Zac Hatfield-Dodds comments on Concrete Reasons for Hope about AI

Zac Hatfield-Dodds 15 Jan 2023 14:31 UTC
3 points
0
I’m basing my impression here on having read much of Nate’s public writing on AI, and a conversation over shared lunch at a conference a few months ago. His central estimate for $P (d o o m)$ is certainly substantially higher than mine, but as I remember it we have pretty similar views of the underlying dynamics to date, somewhat diverging about the likelihood of catastrophe with very capable systems, and both hope that future evidence favors the less-doom view.
- Unfortunately I agree that “shut down” and “no catastrophe” are still missing pieces. I’m more optimistic than my model of Nate that the HHH research agenda constitutes any progress towards this goal though.
- I think labs correctly assess that they’re neither working with or at non-trivial immediate risk of creating x-risky models, nor yet cautious enough to do so safely. If labs invested in this, I think they could probably avoid accidentally creating an x-risky system without abandoning ML research before seeing warning signs.

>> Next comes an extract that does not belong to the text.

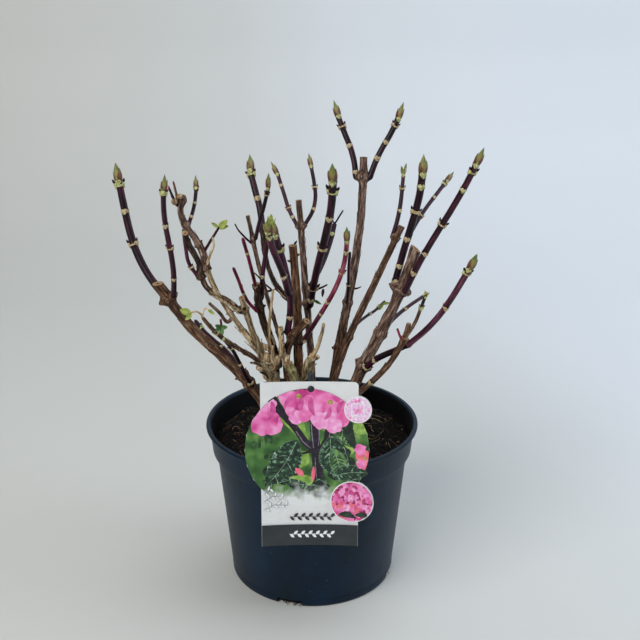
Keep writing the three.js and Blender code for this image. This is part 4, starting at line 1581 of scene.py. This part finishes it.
def draw_picture(art):
    """A close view of blooms over dark stems and ribbed leaves, with everything behind it blurred."""
    centre, radius = PICTURE
    chance = random.Random(23)
    art.shape(disc(*centre, radius, 120), "green")

    def soft(u, v, size, ink, squash=1.0, turn=0.0):
        art.shape(within(disc(u, v, size, 30, squash, turn, 0.35, u + v), centre, radius), ink)

    for u, v, size, squash, turn in (
        (-44, 108, 13, 0.5, 0.4), (-34, 92, 10, 0.6, 0.2), (-8, 88, 9, 0.8, 0.9), (22, 128, 12, 0.6, 0.8),
        (50, 122, 9, 0.9, 0.2), (-20, 78, 8, 0.6, 2.6), (33, 96, 9, 0.7, 0.3),
    ):
        soft(u, v, size, "leaf" if u < -30 else "lime", squash, turn)
    art.shape(leaf((-35, 136), (-12, 112), 9, 0, 0.12), "lime")
    art.shape(leaf((-8, 130), (0, 104), 7, 0, -0.1), "lime")
    draw_big_leaf(art, (20, 126), (43, 102), 16, 0.1, chance, "sage")
    art.shape(within(leaf((38, 134), (46, 98), 10, 10, -0.12), centre, radius), "deep")
    for line, widths in (
        ([(-36, 150), (-28, 138), (-15, 122), (-4, 106), (5, 98)], (9, 8, 6.5, 7, 8)),
        ([(4, 130), (5, 115), (6, 98), (8, 80), (9, 62), (9, 50)], (8, 8.5, 9.5, 10, 11, 10)),
        ([(19, 122), (17, 108), (12, 98), (10, 90)], (7.5, 7, 8, 6)),
        ([(-14, 97), (-7, 94.5), (3, 97)], (1, 2.2, 3)),
    ):
        art.shape(strip(line, widths), "stem")
    for line in (
        [(1.5, 128), (2.5, 112), (4, 100)], [(9, 124), (9.5, 112), (8.5, 102)],
        [(5.4, 90), (6, 76), (7.5, 64)], [(-13, 117), (-6, 106), (1, 99.5)], [(20, 118), (18.2, 106)],
    ):
        art.shape(strip(line, [0.6, *[1.1] * (len(line) - 2), 0.5]), "gleam")
    for u, v, size in ((28, 96, 11), (34, 84, 12), (24, 76, 9), (-18, 72, 9), (-32, 74, 12), (16, 86, 6)):
        soft(u, v, size, "deep", 0.8, u)
    for foot, tip, width, bend, ink in (
        ((-12, 108), (-43, 62), 26, 0.06, "crinkle"), ((20, 112), (37, 68), 25, -0.12, "crinkle"),
        ((22, 100), (29, 68), 15, 0.08, "sage"), ((22, 71), (57, 76), 15, 0.06, "crinkle"),
        ((12, 64), (-27, 70), 16, 0.1, "crinkle"),
    ):
        draw_big_leaf(art, foot, tip, width, bend, chance, ink)
    art.shape(leaf((8, 56), (-20, 70), 8, 0, -0.2), "lime")
    art.shape(leaf((-6, 72), (-14, 80), 6), "coral")
    art.shape(leaf((3, 66), (4, 82), 4), "coral")
    for u, v, size in ((9, 66, 6.5), (4, 61, 5), (15, 60, 5)):
        art.shape(disc(u, v, size, 24, 0.6, 0.5, 0.3, u), "deep")
        rib = [(u - size * 0.7, v), (u, v + size * 0.35), (u + size * 0.7, v)]
        art.shape(strip(rib, (0.4, 0.9, 0.4)), "vein")
    for u, v, size, ink in (
        (-46, 126, 12, "petal"), (-35, 123, 10, "pink"), (-38, 131, 10, "petal"), (-42, 139, 9, "pink"),
        (-37, 144, 7, "blush"), (-21, 151, 9, "pink"), (-14, 141, 11, "pink"), (-12, 131, 8, "blush"),
        (-8, 148, 12, "petal"), (4, 152, 10, "petal"), (14, 151, 11, "petal"), (0, 141, 11, "pink"),
        (26, 146, 12, "petal"), (33, 139, 11, "pink"), (10, 139, 10, "petal"), (21, 137, 12, "pink"),
        (9, 128, 9, "blush"), (30, 130, 9, "pink"), (17, 128, 10, "blush"), (24, 122, 8, "blush"),
        (-4, 133, 8, "pink"),
    ):
        soft(u, v, size, ink, 0.85, chance.uniform(0, TAU))
    for foot, tip, width, bend in (
        ((-12, 156), (-9, 136), 7, 0.1), ((2, 152), (5, 132), 6, -0.1), ((20, 142), (14, 128), 4.5, 0.12),
        ((-20, 150), (-24, 140), 4, 0), ((33, 148), (27, 134), 5, -0.1), ((-36, 148), (-40, 128), 6, 0.15),
    ):
        art.shape(within(leaf(foot, tip, width, 0, bend), centre, radius), "fold")
    for u, v in ((-10, 152), (20, 146)):
        soft(u, v, 2.6, "eye")
    for u, v, size, ink in (
        (52, 92, 8, "coral"), (49, 100, 6, "pink"), (55, 84, 6, "coral"), (50, 85, 5, "pink"),
    ):
        soft(u, v, size, ink, 0.85)
    soft(53, 91, 1.8, "eye")


def draw_bloom(art):
    """A round inset with one full flower head and a dark leaf under it."""
    centre, radius = BLOOM
    chance = random.Random(41)
    art.shape(disc(*centre, radius, 90), "white")
    inner = radius - 1.1
    art.shape(disc(*centre, inner, 90), "wine")
    for _ in range(64):
        u, v = np.add(centre, scattered(chance, inner * 0.97))
        ink = chance.choice(("pink", "pink", "blush", "rose", "coral"))
        draw_floret(art, u, v, chance.uniform(2.6, 4.4), ink, chance, centre, inner)
    for foot, tip, width in (((28, 33), (45, 30), 6), ((44, 33), (58, 31), 5)):
        art.shape(within(leaf(foot, tip, width, 8, 0.1), centre, inner), "night")


def draw_spot(art):
    """A round sticker in pale lilac with a white square and one plain flower in it."""
    centre, radius = SPOT
    u, v = centre
    chance = random.Random(3)
    art.shape(disc(*centre, radius, 70), "white")
    art.shape(disc(*centre, radius - 0.9, 70), "lilac")
    for _ in range(40):
        a = chance.uniform(0, TAU)
        reach = (radius - 1.2) * chance.uniform(0.72, 0.98)
        petal = disc(*at_turn(u, v, reach, a), chance.uniform(0.7, 1.5), 10, 0.7, a)
        ink = chance.choice(("blush", "lilac", "white", "pink"))
        art.shape(within(petal, centre, radius - 1.0), ink, 0.003)
    art.shape(disc(u, v, 9.2, 4, 1, math.pi / 4), "white")
    art.shape(disc(u, v, 8.0, 4, 1, math.pi / 4), "lilac")
    for k in range(5):
        a = math.pi / 2 + TAU * k / 5
        art.shape(disc(*at_turn(u, v, 2.5, a), 2.1, 16, 0.8, a), "blush")
    art.shape(disc(u, v, 0.9, 12), "eye")


def draw_foot(art):
    """The white foot of the card with a faint spray of leaf outlines, and the dark band under it."""
    chance = random.Random(17)
    art.shape([(-CARD_HALF, 0.4), (CARD_HALF, 0.4), (CARD_HALF, 22), (-CARD_HALF, 22)], "band")
    for u in (-46.7, 46.7):
        art.shape(strip([(u, 0.4), (u, 21.8)], (0.35, 0.35)), "line")
    for line in (
        [(-45, 46), (-36, 52), (-26, 50)], [(-45, 38), (-34, 43), (-22, 42)], [(-44, 54), (-38, 60)],
    ):
        art.shape(strip(line, [0.35] * len(line)), "line", 0.003)
        for k in range(3 * (len(line) - 1)):
            t = (k + 0.7) / (3 * (len(line) - 1))
            u, v = [np.interp(t, np.linspace(0, 1, len(line)), numbers) for numbers in zip(*line)]
            a = chance.uniform(0.5, 1.3) * (1 if k % 2 else -1) + 0.3
            tip = at_turn(u, v, chance.uniform(4.0, 5.6), a)
            art.shape(leaf((u, v), tip, 2.6), "line", 0.003)
            art.shape(leaf(at_turn(u, v, 0.25, a), tip, 2.0), "white", 0.003)
    for height, ink, size in ((30, "dark", 5.6), (12, "white", 5.2)):
        art.shape(strip([(-20, height), (22, height)], (0.5, 0.5)), ink, 0.003)
        for k, u in enumerate(np.arange(-19, 22, 3.6)):
            tip = at_turn(u, height, size, 0.75 if k % 2 else -0.75)
            art.shape(leaf((u, height), tip, 2.9), ink, 0.003)


def add_card():
    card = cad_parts["label_card"]
    card.data.materials.clear()
    card.data.materials.append(CARD_WHITE)
    art = Print()
    for draw in (draw_picture, draw_foot, draw_bloom, draw_spot):
        draw(art)
    art.mesh.build("card_print", "label_card")


add_card()


# ---- Floor and light ----
def add_stage():
    """A pale floor that sweeps up into a wall."""
    profile = [(-3.0, 0.0), (0.9, 0.0), (1.15, 0.02), (1.35, 0.09), (1.5, 0.22), (1.58, 0.4), (1.6, 4.0)]
    points = [(x, y, z) for y, z in profile for x in (-5, 5)]
    faces = [(2 * i, 2 * i + 1, 2 * i + 3, 2 * i + 2) for i in range(len(profile) - 1)]
    data = bpy.data.meshes.new("sweep")
    data.from_pydata(points, [], faces)
    data.shade_smooth()
    sweep = new_object("sweep", data)
    tree = Tree("sweep")
    place = tree.place(False)
    # Painted light and shadow: the colour runs from a darker, warmer grey at the left front to a brighter,
    # bluer white at the right and back, with a darker grey stretch on the right behind the pot where its
    # shadow falls.
    back = tree.node("ShaderNodeMath", operation="MULTIPLY_ADD")
    back.inputs[1].default_value = 0.35
    tree.link(tree.part(place, 1), back.inputs[0])
    tree.link(tree.part(place, 0), back.inputs[2])
    across = tree.span(back.outputs[0], 0, 1, (-600, 900))
    colour = tree.ramp(across, tones("c9cac5 ced0ce d1d4d4 dbe0e5 dde3e9", 0.0, 0.45, 0.63, 0.82, 1.0))
    tree.link(colour, tree.shader.inputs["Base Color"])
    tree.link(tree.span(tree.noise(place, 60), 0.6, 0.7), tree.shader.inputs["Roughness"])
    data.materials.append(tree.material)


def add_light(name, location, aim, size, watts, colour):
    data = bpy.data.lights.new(name, "AREA")
    data.shape = "RECTANGLE"
    data.size, data.size_y = size
    data.energy = watts
    data.color = hex_colour(colour)[:3]
    light = new_object(name, data)
    light.location = location
    light.rotation_mode = "QUATERNION"
    light.rotation_quaternion = (Vector(aim) - Vector(location)).to_track_quat("-Z", "Y")


def add_world():
    world = bpy.data.worlds.new("soft_room")
    world.use_nodes = True
    background = world.node_tree.nodes["Background"]
    background.inputs["Color"].default_value = hex_colour("e8ecee")
    background.inputs["Strength"].default_value = 0.16
    bpy.context.scene.world = world


add_stage()
add_world()
add_light("window", (-1.5, -2.0, 1.9), (0, 0.1, 0.25), (2.2, 1.7), 66, "fffdf8")
add_light("ceiling", (0.8, 0.4, 2.7), (0.3, 0.6, 0.2), (2.8, 2.4), 33, "f4f9ff")
add_light("bounce", (2.4, -0.3, 1.3), (0, 0.3, 0.3), (1.4, 1.6), 21, "e6f0ff")
bpy.context.scene.view_settings.view_transform = "Standard"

- I agree that pre-AGI empirical alignment work only gets you so far, and that you probably get very little time for direct empirical work on the deadliest problems (two years if very fortunate, days to seconds if you’re really not). But I’d guess my estimate of “only so far” is substantially further than Nate’s, largely off different credence in a sharp left turn.

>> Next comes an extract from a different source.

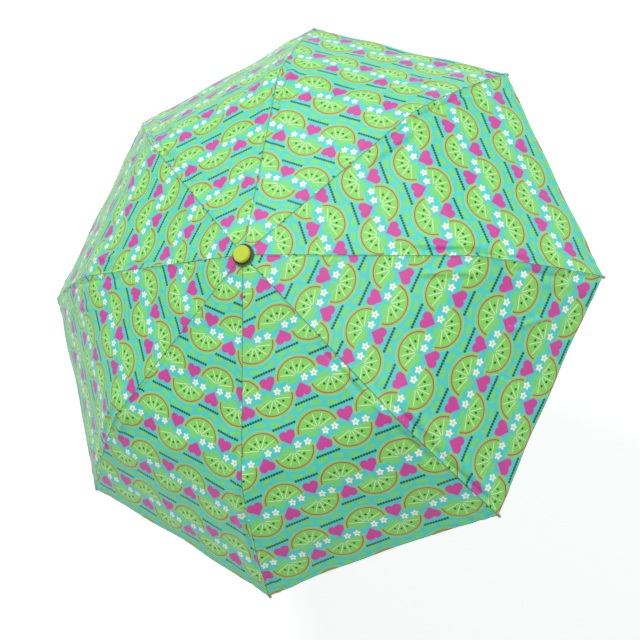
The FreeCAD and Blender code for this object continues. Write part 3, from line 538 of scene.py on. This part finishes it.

  - I was struck by how similarly we assessed the current situation and evidence available so far, but that is a big difference and maybe I shouldn’t describe our views as similar.
- I generally agree with Nate’s warning shots post, and with some comments (e.g.), but the “others” I was thinking would likely agree to a moratorium were other labs, not governments (c.f.), which could buy say 6--24 vital months.